Wikimedia Enterprise

Dozens of generative artificial intelligence models use content from Wikipedia and the other Wikimedia projects to serve up results. Technology companies are increasingly scraping that human-made content and distributing it through new search experiences and other technologies.  Sixty-five percent of our most expensive traffic now comes from these sorts of high-volume reusers. All of that consumes bandwidth and resources that we need to support the Wikimedia projects, contributors, and readers.

In 2021, the Wikimedia Foundation established Wikimedia Enterprise as a commercial product for large-scale reusers and distributors of Wikimedia content. It is an opt-in product that allows companies to use Wikipedia content at scale and sustainably without severely taxing Wikipedia’s servers, while also enabling them to support our nonprofit mission. When used at a high volume or speed, this is a paid-for service.
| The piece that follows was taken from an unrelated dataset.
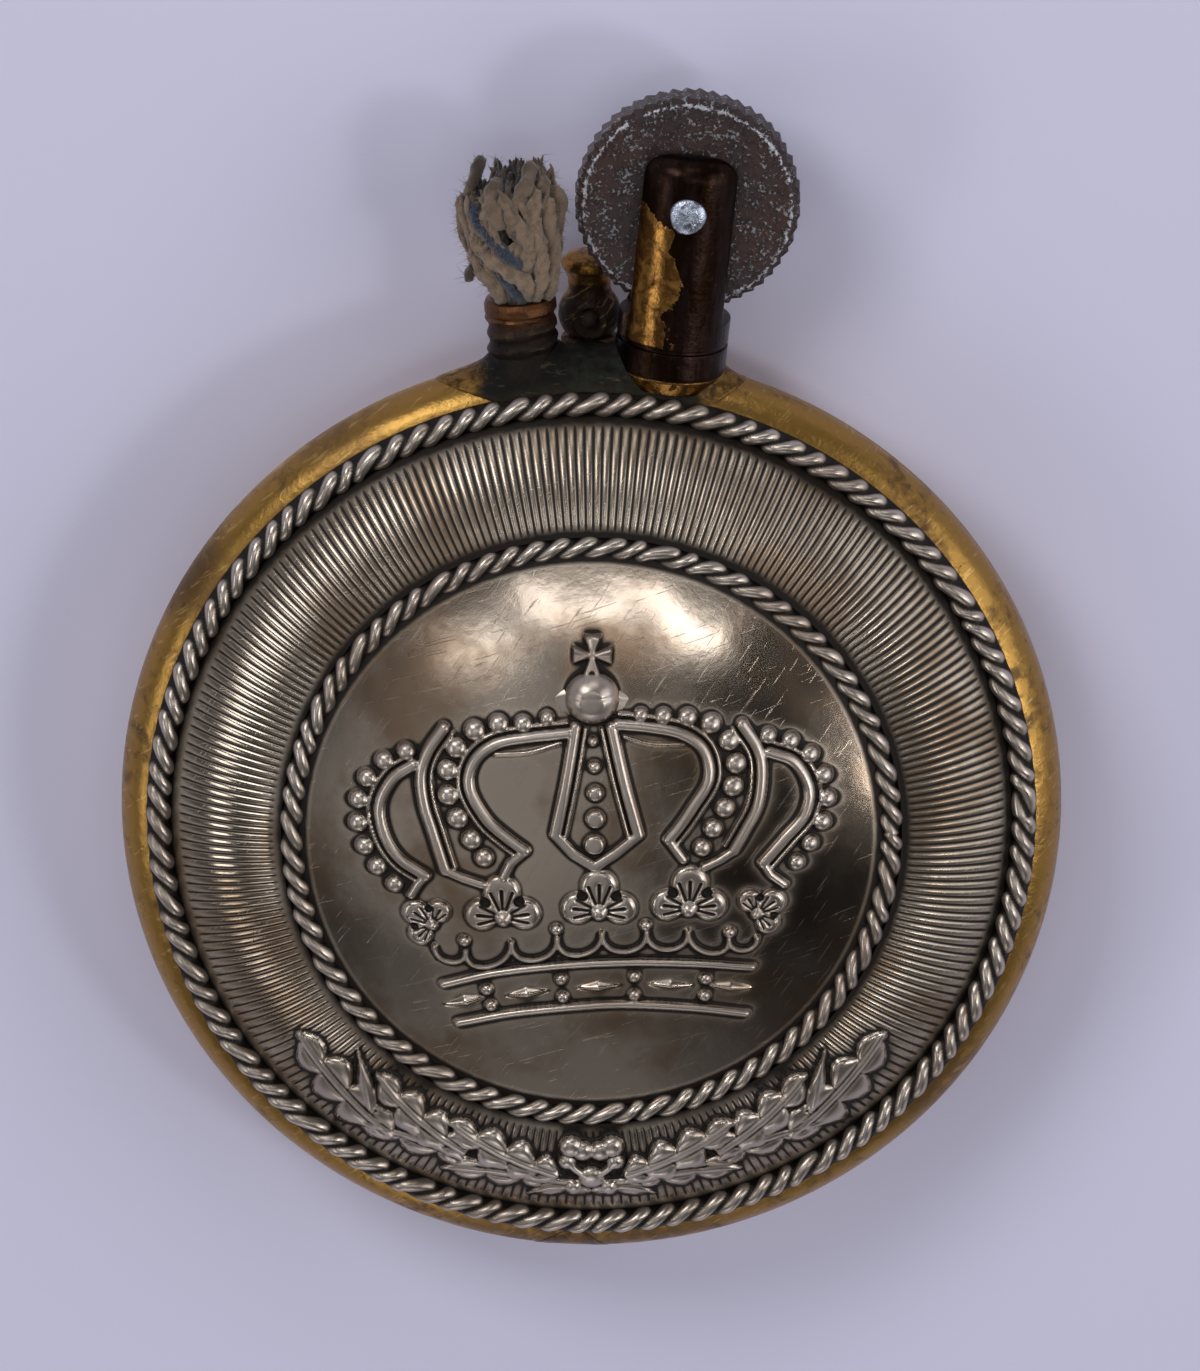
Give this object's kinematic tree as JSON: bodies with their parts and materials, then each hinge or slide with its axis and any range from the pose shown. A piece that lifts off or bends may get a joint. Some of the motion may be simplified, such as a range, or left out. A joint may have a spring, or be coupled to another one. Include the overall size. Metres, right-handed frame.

Our content is (and always will be) free for humans to reuse, but this was never intended to extend to corporations who are making large profits from the work of our volunteering community. 

Put simply: Wikipedia’s content is free, but its infrastructure is not.

How can I verify all this info? 

The Wikimedia Foundation’s mission to empower people worldwide to collect, develop, and share knowledge can only be achieved through a combination of trust and transparency. That is why we regularly share our annual plans, annual reports, and financial reports (including annual audits from an independent firm, in line with nonprofit best practices). These documents outline how funds are raised and used, and all are available for public review and analysis. Our efforts towards transparency have earned us the highest rating from Charity Navigator as well as the Platinum Seal of Transparency from Candid (formerly GuideStar). 

Wikipedia relies on all of us 

Nearly 25 years after its founding, Wikipedia continues to exist because millions of people around the world believe that knowledge should belong to everyone—and they choose to keep it free.